MUHAMMED MUHEISEN — AP Photo |
The day Afghans went to the polls to vote for their next president; a first for the country in a democratic process, was when that attack occurred. Despite the overwhelming fear of a terrorized society, voters came out in droves, unaware that the two reporters on assignment for Associated Press were in a convoy ferrying ballot boxes near Khost. Ashraf Ghani, the presidential election front-runner commented the Taliban need to be confronted: "If they are Afghans, we need to search for solutions, not killing."
But it wasn't the Taliban that killed one foreign reporter and wounded another. According to Sally Armstrong, a Canadian journalist who has reported from the country for decades through periodic visits, "If the people can elect themselves a leader who can pull the tribes together, cut the dysfunction in the government and establish a reasonable level of security, they might just have a shot at nationhood."
She repeats the often-cited fact that as a result of the NATO invasion to rout the Taliban and al-Qaeda a dozen years ago, eight million Afghan boys and girls now attend school, not Islamist madrassas. Maternal and infant mortality rates have dropped, business is outdistancing original hopes (tenuously, with investors prepared to depart should matters deteriorate). Post-Taliban there are 64 television and 30 radio stations.
The Taliban remain an enduring and durable presence in the country's four southern provinces; indeed, have them in their grip. It remains to be seen how stable the other 30 provinces will be once NATO troops leave entirely, as they are now scheduled to do, leaving Afghanistan to the Afghans, after having mentored and armed the Afghan national police and the military.
Over 75% of eligible-to-vote Afghans turned out; 35% of registered voters were women. The highest ever number of women are competing for seats on provincial councils. Extremist Islamists are not only represented by the Taliban, however. Kabul, reports one journalist of many, appeared like a city under siege. Checkpoints were manned by police officers frisking drivers and passengers.
Restaurants popular with foreigners were urged by government officials to close for fear of being targeted, while children were sent home from school for the week in anticipation of possible election-related violence. The capital's four main gates were sealed to traffic for part of the day on Friday, with additional police tasked to surround the city in a "ring of steel".
No violence did take place during election day.
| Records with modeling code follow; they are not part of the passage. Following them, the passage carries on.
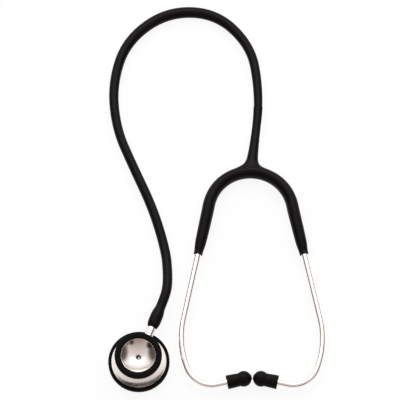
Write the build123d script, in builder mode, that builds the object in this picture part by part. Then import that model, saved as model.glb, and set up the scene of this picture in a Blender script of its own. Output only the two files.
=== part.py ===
# Acoustic stethoscope with a two-sided chestpiece, laid flat on a table with its bell up.
# Sizes are in millimetres. The origin is the centre of the diaphragm's outer face, +Z points up
# through the bell, and +Y points from the ear tips to the yoke.
from math import cos, pi, radians, sin, sqrt, tan
import os

from build123d import *

# Fits
running_gap = 0.05
seat_gap = 0.03

# Diaphragm: a thin disc whose edge steps up, so that its face is the lowest thing on the chestpiece
diaphragm_face_diameter = 40.4
diaphragm_edge_diameter = 43.8
diaphragm_thickness = 0.45
diaphragm_step = 0.75
diaphragm_step_run = 0.5

# Ring that snaps over the edge of the chestpiece and holds the diaphragm
diaphragm_rim_diameter = 47.5
diaphragm_rim_top = 5.4
diaphragm_rim_lip = 0.4
diaphragm_rim_window = 42.2
diaphragm_rim_hook_window = 42.4
rim_edge_radius = 0.7

# Chestpiece body
flange_height = 3.3
chamber_diameter = 41.0
chamber_edge_height = 0.7
chamber_depth = 2.2
waist_diameter = 17.0
waist_top = 13.4
flange_slope_end = 9.4
flange_slope_sag = 1.6
bell_height = 22.5
bell_lip_diameter = 33.8
bell_lip_thickness = 1.6
bell_cone_diameter = 30.6
bell_cone_sag = 0.9
bell_floor = 15.8
dish_sag = 0.9
port_diameter = 4.2
port_throat_diameter = 2.8

# Ring on the edge of the bell
bell_rim_diameter = 36.4
bell_rim_window = 26.4
bell_rim_top_thickness = 0.85
bell_rim_hook_height = 1.1
bell_rim_hook_window = 31.8

# Stem: a hollow shaft that the chestpiece turns on, with a barb for the hose
stem_height = 10.4
stem_heading = 68.5
shaft_diameter = 5.0
shaft_inner_end = -4.8
flange_position = 9.7
stem_flange_diameter = 8.1
stem_flange_thickness = 1.0
stem_diameter = 6.7
stem_shoulder = 27.2
barb_root_diameter = 4.7
barb_diameter = 6.4
barb_position = 36.0
stem_end = 42.5
stem_bore = 3.0
stem_bore_depth = 2.0
boss_diameter = 10.4
boss_reach = 13.5
seal_position = 5.4
seal_section = 0.56
seal_groove_width = 0.8
seal_groove_depth = 0.55

# Click stop: a sprung ball that drops into a pit on each side of the shaft
detent_position = -3.2
detent_ball_diameter = 2.2
detent_groove_depth = 0.3
detent_pit_depth = 0.3
detent_spring_diameter = 2.0
detent_spring_wire = 0.36
detent_spring_turns = 4
detent_spring_length = 1.9
detent_screw_length = 1.4
detent_screw_socket = 1.1

# Hose and the end of it that is stretched over the barb
hose_diameter = 7.7
hose_bore = 4.0
hose_height = hose_diameter / 2
hose_mouth_diameter = 7.4
hose_bulge_diameter = 9.9
hose_end_position = 46.0
hose_exit_run = 8.5

# Headset: the yoke's arch, the legs that splay from it, and the ear tubes
headset_axis_x = 87.6
crown_y = 156.3
arch_radius = 33.5
leg_splay = 12.0
flex_angle = 38.0
yoke_width = 9.9
yoke_depth = 12.2
sleeve_diameter = 9.3
sleeve_mouth_diameter = 7.1
sleeve_lip_diameter = 7.5
sleeve_lip_length = 1.2
sleeve_taper_length = 15.0
sleeve_length = 43.9
sound_channel = 3.0

# Leaf spring moulded into the yoke, with a cuff round the end of each ear tube
leaf_thickness = 0.8
leaf_width = 4.6
leaf_offset = 3.0
cuff_thickness = 0.75
cuff_length = 8.0
cuff_opening = 3.4

# Ear tubes
ear_tube_diameter = 4.76
ear_tube_wall = 0.6
ear_tube_insertion = 30.0
knee_distance = 118.4
knee_turn = 32.0
knee_radius = 70.0
shin_length = 38.9
corner_radius = 20.0
tip_rise = 12.4

# Ear tips and the beads that they snap over
ear_tip_gap = 0.3
bulb_diameter = 12.2
tip_sleeve_diameter = 10.1
tip_mouth_diameter = 10.8
tip_length = 19.25
tip_sound_hole = 2.5
tip_nub_diameter = 3.9
tip_nub_height = 0.1
ear_tube_seat_depth = 8.0
bead_diameter = 7.2
bead_collar_diameter = 6.1
bead_length = 7.0

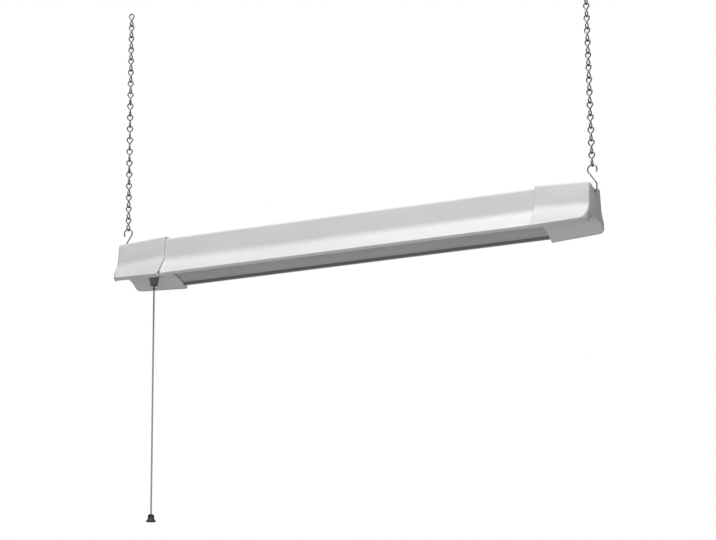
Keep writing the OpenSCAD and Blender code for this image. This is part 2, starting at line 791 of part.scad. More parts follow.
// ---- Gear tray, LED boards and driver ----
module gear_tray() {
    lip_end = tray_hw - tray_t - tray_lip;
    half = [[tray_hw, tray_z], [tray_hw, tray_top_z], [lip_end, tray_top_z]];
    line = concat(mirrored(half), half);
    radii = [0, tray_t * 1.5, tray_t * 1.5, tray_t * 1.5, tray_t * 1.5, 0];
    steps = [0, 6, 6, 6, 6, 0];
    hung() color(steel) difference() {
        along_x(-tray_hl, tray_hl)
            polygon(concat(open_line(line, radii, steps, 0),
                reversed(open_line(line, radii, steps, tray_t))));
        both_ends() {
            for (x = tray_screw_x, y = tray_screw_y * side_signs) pilot(x, y, tray_top_z);
            for (x = bracket_screw_x) pilot(tray_hl - x, 0, web_z);
            for (s = board_screw_share) pilot(mix(board_in, board_out, s), board_screw_y, web_z);
        }
        for (x = driver_screw_x) pilot(x, 0, web_z);
        pilot(earth_x, 0, web_z);
        translate([0, 0, tray_z - screw_grip]) cylinder(h = 3 * screw_grip, r = lead_hole_r);
    }
}

// Screw hole with a small running gap, through whatever lies near height z
module pilot(x, y, z) {
    translate([x, y, z - screw_grip]) cylinder(h = 2 * screw_grip, r = screw_r + seat);
}

module tray_screws() {
    z = top_z + seat;
    hung() color(steel) both_ends()
        for (x = tray_screw_x, y = tray_screw_y * side_signs)
            translate([x, y, z]) screw(screw_grip);
}

// Flat bracket on the tray with its end turned up behind the cap's end wall
module hanger_bracket() {
    foot_x = tray_hl - tongue_len;
    outer = bracket_x + bracket_t;
    corners = [[foot_x, bracket_z], [outer, bracket_z], [outer, bracket_top_z]];
    radii = [0, bracket_r, 0];
    steps = [0, 8, 0];
    switch_out = switch_len / 2 + window_gap;
    hung() color(steel) difference() {
        rotate([90, 0, 0]) linear_extrude(2 * bracket_hw, center = true)
            polygon(concat(open_line(corners, radii, steps, 0),
                reversed(open_line(corners, radii, steps, bracket_t))));
        for (side = side_signs) {
            translate([foot_x - eps, side * (bracket_hw + tongue_hw) - bracket_hw, bracket_z - bracket_t])
                cube([tongue_len + tongue_gap + eps, 2 * bracket_hw, 3 * bracket_t]);
            translate([bracket_x - bracket_t, side * (bracket_hw + upright_hw) - bracket_hw,
                    bracket_z + bracket_t + bracket_r])
                cube([3 * bracket_t, 2 * bracket_hw, bracket_top_z]);
        }
        translate([-switch_x - switch_out, -switch_w / 2 - window_gap, bracket_z - bracket_t])
            cube([2 * switch_out, switch_w + 2 * window_gap, 3 * bracket_t]);
        for (x = bracket_screw_x) pilot(tray_hl - x, 0, bracket_z);
        translate([bracket_x - bracket_t, 0, hook_hole_z])
            rotate([0, 90, 0]) cylinder(h = 3 * bracket_t, r = hook_hole_r);
    }
}

module left_hanger_bracket() { mirror([1, 0, 0]) hanger_bracket(); }
module right_hanger_bracket() { hanger_bracket(); }

module bracket_screws() {
    hung() color(steel) both_ends()
        for (x = bracket_screw_x)
            translate([tray_hl - x, 0, bracket_z + bracket_t + seat]) screw(bracket_t + tray_t + seat);
}

module led_board() {
    hung() color(board_white) difference() {
        translate([board_in, -board_hw, board_z]) cube([board_out - board_in, 2 * board_hw, board_t]);
        for (s = board_screw_share) pilot(mix(board_in, board_out, s), board_screw_y, board_z);
    }
}

module left_led_board() { mirror([1, 0, 0]) led_board(); }
module right_led_board() { led_board(); }

module led_packages() {
    hung() color(led_yellow) both_ends()
        for (i = [0 : led_count - 1])
            translate([mix(board_in, board_out, (i + 0.5) / led_count) - led_w / 2,
                    -led_w / 2, led_z])
                cube([led_w, led_w, led_t]);
}

module board_screws() {
    hung() color(steel) both_ends()
        for (s = board_screw_share)
            translate([mix(board_in, board_out, s), board_screw_y, board_z - seat])
                mirror([0, 0, 1]) screw(board_t + tray_t + 2 * seat);
}

module led_driver() {
    x0 = driver_end_x[0];
    x1 = driver_end_x[1];
    hung() color(white_paint) difference() {
        union() {
            rounded_block(x0, x1, driver_hw, driver_z, driver_z + driver_h, driver_r);
            rounded_block(x0 - driver_tab, x1 + driver_tab, screw_head_r + 1, driver_z,
                driver_z + driver_tab_t, driver_r);
        }
        for (x = driver_screw_x) pilot(x, 0, driver_z);
    }
}

module driver_screws() {
    hung() color(steel)
        for (x = driver_screw_x)
            translate([x, 0, driver_z + driver_tab_t + seat]) screw(driver_tab_t + tray_t + 2 * seat);
}

// ---- Cord inlet ----
module inlet_bushing() {
    barb_h = inlet_len - inlet_flange_h - sheet_t - 2 * seat;
    hung() color(black) translate([inlet_x, 0, top_z]) difference() {
        union() {
            translate([0, 0, seat]) cylinder(h = inlet_flange_h, r1 = inlet_flange_r,
                r2 = inlet_flange_r - 1);
            translate([0, 0, -sheet_t - seat]) cylinder(h = sheet_t + 2 * seat + eps, r = inlet_neck_r);
            translate([0, 0, -sheet_t - seat - barb_h])
                cylinder(h = barb_h, r1 = inlet_neck_r - 1, r2 = inlet_neck_r);
        }
        translate([0, 0, -2 * inlet_len]) cylinder(h = 4 * inlet_len, r = inlet_bore_r);
    }
}

// ---- Pull switch ----
module switch_body() {
    half = switch_len / 2;
    hung() color(black) difference() {
        rounded_block(switch_x - half, switch_x + half, switch_w / 2, switch_z, switch_z + switch_h,
            driver_r);
        translate([switch_x, 0, switch_z - eps])
            cylinder(h = plunger_head_z + plunger_head_h + 1 - switch_z, r = plunger_bore_r);
    }
}

module switch_bushing() {
    hung() color(steel) translate([switch_x, 0, 0]) difference() {
        translate([0, 0, bushing_z]) cylinder(h = bushing_len - eps, r = bushing_r);
        translate([0, 0, bushing_z + guide_h]) cylinder(h = bushing_len, r = plunger_bore_r);
        translate([0, 0, bushing_z - guide_h]) cylinder(h = bushing_len, r = plunger_r + plunger_fit);
    }
}

// Ribbed nut: tapered, with flutes down its side and a narrow mouth
module switch_nut() {
    taper = atan((nut_top_r - nut_low_r) / nut_h);
    rim_h = 1.4;
    hung() color(dark_nut) translate([switch_x, 0, nut_z]) difference() {
        cylinder(h = nut_h, r1 = nut_low_r, r2 = nut_top_r);
        for (i = [0 : flute_count - 1])
            rotate([0, 0, 360 * (i + 0.5) / flute_count])
                translate([nut_low_r + flute_r - flute_depth, 0, -eps])
                    rotate([0, taper, 0]) cylinder(h = nut_h - rim_h, r = flute_r, $fn = 24);
        translate([0, 0, bushing_z - seat - nut_z]) cylinder(h = nut_h, r = bushing_r + seat);
        translate([0, 0, -nut_h]) cylinder(h = 2 * nut_h, r = mouth_r);
    }
}

module switch_plunger() {
    hung() color(steel) translate([switch_x, 0, 0]) {
        translate([0, 0, plunger_z]) cylinder(h = plunger_head_z - plunger_z + eps, r = plunger_r);
        translate([0, 0, plunger_head_z]) cylinder(h = plunger_head_h, r = plunger_head_r);
    }
}

// ---- Pull cord ----
module pull_bead() {
    hung() color(zinc) translate([switch_x, 0, bead_z]) sphere(bead_r);
}

module cord_coupling() {
    hung() color(zinc) translate([switch_x, 0, cord_top_z + seat])
        rotate_extrude()
            polygon([[0, 0], [coupling_r * 0.8, 0], [coupling_r, coupling_len * 0.3],
                [coupling_r, coupling_len * 0.7], [coupling_r * 0.6, coupling_len - seat],
                [0, coupling_len - seat]]);
}

module pull_cord() {
    heights = concat([cord_top_z], cord_route, [cord_end_z]);
    rings = [for (i = [0 : len(heights) - 2])
        let (count = max(1, ceil((heights[i] - heights[i + 1]) / (cord_ring_step * cord_d))))
        for (j = [0 : count - 1]) mix(heights[i], heights[i + 1], j / count)];
    hung() color(cord_grey)
        tube([for (z = concat(rings, [cord_end_z])) [switch_x, 0, z]], cord_d / 2, cord_sides);
}

// Hollow bell at the cord's end, with a hole across its head that the cord is tied through
module pull_bell() {
    wall = 1.1;
    head_h = 5;
    foot_h = 1.2;
    curl_h = 1.6;
    neck_r = mix(bell_top_r, bell_r, 0.2);
    hung() color(dark_nut) translate([switch_x, 0, cord_end_z - bell_h]) difference() {
        rotate_extrude()
            polygon([[0, 0], [bell_r, 0], [bell_r, foot_h], [neck_r, foot_h + curl_h], [bell_top_r, head_h],
                [bell_top_r, bell_h - foot_h], [bell_top_r / 2, bell_h], [0, bell_h]]);
        translate([0, 0, -eps])
            cylinder(h = head_h - wall, r1 = bell_r - wall, r2 = bell_top_r - wall);
        translate([0, 0, bell_h - foot_h - bell_eye_r])
            rotate([90, 0, 0]) cylinder(h = 2 * bell_r, r = bell_eye_r, center = true);
    }
}

// ---- Wiring ----
module wire_connectors() {
    hung() color(black) for (side = side_signs)
        translate([connector_x, side * connector_y, connector_z]) rotate([0, 90, 0])
            cylinder(h = connector_len, r1 = connector_r, r2 = connector_r * 0.7);
}

module live_lead() {
    x = switch_x + switch_len / 2 + seat;
    hung() color(black) tube([
        [x, -lead_y, lead_exit_z],
        [x + lead_stub, -lead_y, lead_exit_z],
        [x + 3 * lead_stub, -lead_y, lead_turn_z],
        [inlet_x - 12, -1.5 * lead_y, web_z + 12],
        [connector_x - 12, -connector_y, connector_z],
        [connector_x - seat, -connector_y, connector_z]], lead_r, lead_sides);
}

module switched_lead() {
    x0 = switch_x + switch_len / 2 + seat;
    x1 = driver_end_x[0] - seat;
    z = driver_z + driver_h - 4;
    hung() color(red_wire) tube([
        [x0, lead_y, lead_exit_z],
        [x0 + lead_stub, lead_y, lead_exit_z],
        [x0 + 3 * lead_stub, lead_y, lead_turn_z],
        [inlet_x - 6, driver_hw - 1.5, lead_high_z],
        [x1 - 10, driver_hw - 1.5, lead_high_z],
        [x1 - lead_stub, lead_y, z],
        [x1, lead_y, z]], lead_r, lead_sides);
}

module neutral_lead() {
    x = driver_end_x[0] - seat;
    z = driver_z + driver_h / 2;
    hung() color(white_wire) tube([
        [connector_x - seat, connector_y, connector_z],
        [connector_x - 8, connector_y, connector_z],
        [connector_x - 8, connector_y, connector_z + 12],
        [connector_x + 8, 0, connector_z + 14],
        [x - 4 * lead_stub, 0, connector_z + 8],
        [x - lead_stub, 0, z],
        [x, 0, z]], lead_r, lead_sides);
}

module led_leads() {
    x = driver_end_x[1] + seat;
    z = driver_z + driver_h - 6;
    hole_y = 1.2;
    hung() for (side = side_signs)
        color(side < 0 ? black : red_wire) tube([
            [x, side * 4, z],
            [x + lead_stub, side * 4, z],
            [x + driver_tab + 2 * lead_stub, side * 4, z - lead_stub],
            [side * hole_y, side * hole_y, web_z + 6],
            [side * hole_y, side * hole_y, board_z - 3],
            [side * (board_in + 3), side * hole_y, board_z - lead_r - seat]], lead_r, lead_sides);
}

module earth_lead() {
    hung() color(green) tube([
        [earth_x + screw_head_r + lead_r, 0, web_z + lead_r + seat],
        [earth_x + 8, 0, web_z + 4],
        [earth_x + 4, 3, web_z + 12],
        [inlet_x, 0, top_z - inlet_len - 3]], lead_r, lead_sides);
}

module earth_screw() {
    hung() color(green) translate([earth_x, 0, web_z + seat]) screw(tray_t + seat);
}

left_top_link();
right_top_link();
left_second_link();
right_second_link();
left_chain();
right_chain();
left_s_hook();
right_s_hook();
housing();
left_end_cap();
right_end_cap();
lens();
cap_screws();
gear_tray();
tray_screws();
left_hanger_bracket();
right_hanger_bracket();
bracket_screws();
left_led_board();
right_led_board();
led_packages();
board_screws();
led_driver();
driver_screws();
inlet_bushing();
switch_body();
switch_bushing();
switch_nut();
switch_plunger();
pull_bead();
cord_coupling();
pull_cord();
pull_bell();
wire_connectors();
live_lead();
switched_lead();
neutral_lead();
led_leads();
earth_lead();
earth_screw();
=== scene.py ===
import math

import bmesh
import bpy
from mathutils import Matrix, Vector
from mathutils.geometry import delaunay_2d_cdt


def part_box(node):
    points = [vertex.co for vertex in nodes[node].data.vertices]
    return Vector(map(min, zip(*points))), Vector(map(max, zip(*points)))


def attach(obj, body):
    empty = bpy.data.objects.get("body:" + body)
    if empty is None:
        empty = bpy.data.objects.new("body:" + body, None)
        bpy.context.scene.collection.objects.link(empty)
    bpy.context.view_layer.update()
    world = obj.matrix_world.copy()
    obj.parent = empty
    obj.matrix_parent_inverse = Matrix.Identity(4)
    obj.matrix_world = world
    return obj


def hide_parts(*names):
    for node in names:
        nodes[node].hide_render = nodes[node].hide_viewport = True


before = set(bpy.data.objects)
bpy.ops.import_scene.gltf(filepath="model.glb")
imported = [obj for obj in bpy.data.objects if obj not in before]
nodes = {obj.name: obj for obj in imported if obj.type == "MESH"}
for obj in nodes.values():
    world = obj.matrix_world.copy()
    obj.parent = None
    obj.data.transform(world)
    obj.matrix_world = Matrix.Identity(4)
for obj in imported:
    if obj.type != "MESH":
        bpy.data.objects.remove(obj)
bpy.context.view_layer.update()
scene = bpy.context.scene
scene.view_settings.view_transform = "Standard"


# ---- Camera ----
SENSOR_MM = 36
LENS_MM = 110.993
CAMERA_PLACE = (1.0729, -2.2677, -1.0017)
CAMERA_RIGHT = (0.90448, 0.42641, -0.00971)
CAMERA_UP = (0.11275, -0.21707, 0.96962)
CAMERA_BACK = (0.41135, -0.8781, -0.24441)


def make_camera():
    """The camera of the photograph, seen from below the light's right front."""
    data = bpy.data.cameras.new("camera")
    data.sensor_width = SENSOR_MM
    data.lens = LENS_MM
    data.clip_start, data.clip_end = 0.1, 60
    cam = bpy.data.objects.new("camera", data)
    scene.collection.objects.link(cam)
    turn = Matrix((CAMERA_RIGHT, CAMERA_UP, CAMERA_BACK)).transposed()
    cam.matrix_world = Matrix.Translation(CAMERA_PLACE) @ turn.to_4x4()
    scene.camera = cam


make_camera()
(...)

But the fear and trepidation, the security measures put in place, the forlorn look of the city, the pervasive environment of anxious anticipation, spell out starkly: terror. This is what terrorism is; laying down a breath-smothering blanket of dismal, dark thoughts of violence that could erupt at any moment. It has, it does constantly, and it will continue to do so.
Islam has a duty to cure itself of presenting as a menace to its own and to the international community that is long overdue.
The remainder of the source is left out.